How many of the strays and shelter dogs are deprived of his kind of luck before they drop dead. They are just a statistic to most of us.

In the end, I saw his illness as a blessing, because it allowed him to escape the shelter life and gave him a chance to have some kind of life out there.

Late into the last night before I fell asleep, I finally allowed myself to grieve. I browsed through pictures of him when he was healthy, letting my tears fall, not because he was dead, but because of the life he deserved to have. He was a special dog to many of us and you would have to know him to see why. A big dog that whines like a baby. He was always affectionate to us.

ben

My tears didn't fall just because I was sad. I don't think I was sad actually. I was angry and frustrated.

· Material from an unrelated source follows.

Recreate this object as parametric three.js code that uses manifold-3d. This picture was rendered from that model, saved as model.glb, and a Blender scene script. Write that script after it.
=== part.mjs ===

That Singapore, as a so-called "advanced society", is not progressed at all when it comes to animal welfare.

That the mega 6 billion budget we had this year – I doubt any of it will go to the well-being of animals.

That as a society we're still hopelessly selfish and superficial. The cute little dogs get bought, the 'ugly' strays get left behind. That so many of us just wants to buy expensive accessories and drink ridiculous amounts of alcohol without ever thinking of contributing a small percentage of that money that goes into ego-soothing activities.

That the authorities that are supposed to be concerned with welfare are not. They go around killing stray dogs, paying good money for every dog caught.

That Ben, along with thousands of dogs, do not have to be stuck in crowded shelters if there are proper programmes put in place at the top level in the first place.

Would it be very difficult to put aside some of the 6 billion budget for sterilization, education and general welfare support? Please don't even mention SPCA.

If everyone of us, myself included, just put aside like $20-$50 every month, how far would it go to make the lives of these forgotten dogs a better one?

I don't even call myself a volunteer because I can offer only sporadic help. I can't even manage myself at times. But there is a small group of people who really wants to help. But they can't do much. Why? Because these people have families as well, they have their life-commitments just like all of us. They have limited resources, limited time. They have proper jobs in the day. They spend whatever little time left to do rescue work. Late at night or during weekends when most of us are catching up on sleep. They don't catch up on sleep. They can't. The animals need them. They dig into their own savings when there are not enough raised funds.

WHY CAN'T WE MAKE THINGS EASIER FOR THOSE WHO WANTS TO HELP?

I'm sorry for using caps but I am really very, very, frustrated. This issue is not even really about dogs. It is how we function as an educated society. And I really don't think much of our educated society.

All of us eventually die. Death is not the problem. It is how we die and why we die. Ben's passing would not go to waste. His death raised a dozen of issues that gave us a lot to think about.

How can we rehome more animals with the limited time, money and space we have? If we cannot rehome them, what is it that we can do to make the shelter animals' lives better? What is it we have to do to raise more awareness? That mongrels and other strays can be worthy of love and a home. And I really wonder, what is it that I can do within my lifetime, to get attention from the top level? We shouldn't be randomly killing animals anymore. We cannot continue to see them as pests. It is highly annoying to read people complaining about their scratched cars and they blame the stray-feeders.

Every single day, I try to go into a zen, loving mode and it makes it impossible when I encounter situations like this. Especially towards those who are complaining about their scratched cars.

Time heals, and I am sure the normality of life would set in, Ben's passing would be remembered but it would be a distant memory. But right at this moment I don't wish it to be that way. This is why I write. To remind myself how much more we can do.

I honestly don't have the energy nor the health to go rescue animals in the middle of the night, or pick up poop in the hot sun at the shelter – but I believe we all have something to give. It doesn't have to be money. We can only do our best. Just that most of us don't even bother about anything.

All of this apathy, will come back to haunt us one day.